I know it can be overwhelming to hear that the amount of plastic produced each day in India weighs as much as 9000 Asian elephants (source) but when we know where most of it comes from, how to minimise it and we have methods that do work within Indian communities, perhaps the real question is why haven’t we done more already. Perhaps it is simply that not enough people have heard about the issues yet. Of the four manufacturing women only two knew about the concept of zero waste- the degree in which they were aware was not measured, while the concept of circular economy methodology was not known at all- yet within a short period of time they have learnt, they have taught and they have made an impact. On top of that all the attendees at workshops and pop up markets who have communicated with Bare Necessities know about the plastic waste issue, and now likely spoken about it to one or two more members of their family and friends. Each time someone learns and speaks about the waste issue, the more likely it will be that the producers of the plastic waste that weighs the same as 9000 Asian elephants (source) will produce a little less. Maybe that’s only 8999 tomorrow, maybe it’s 8000, whatever it is, it is a start.

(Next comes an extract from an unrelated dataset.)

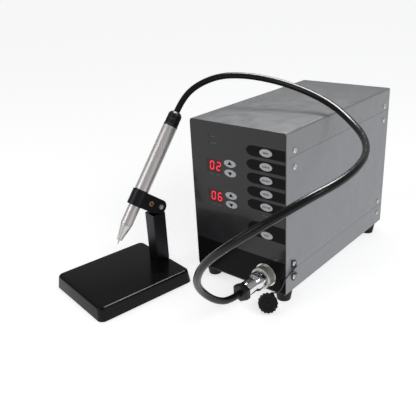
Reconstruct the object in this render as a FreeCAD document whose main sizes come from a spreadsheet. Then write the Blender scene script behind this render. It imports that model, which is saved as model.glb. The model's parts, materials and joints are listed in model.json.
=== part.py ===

The manufacturing team has highlighted to me that when they were made aware, educated and provided with the opportunity to keep learning, they have found solutions to their own problems, in each community where they live. Many simple steps can lead us to one large change. Whether that is not using a plastic straw for you, and not using a single-use coffee cup for me, they all add up. They’ll help to achieve the goals of startups such as Bare Necessities who have made a tremendous impact on the four women and many others besides. It will help elephants be elephants instead of a way to quantify the amount of plastic produced in a day. It will help us have a plastic-free life, not just a plastic-free July. It will help us become more sustainable. It will help the rest of the environment flourish. It will help reduce worldwide plastic, and it can start if you speak to a friend about this issue today.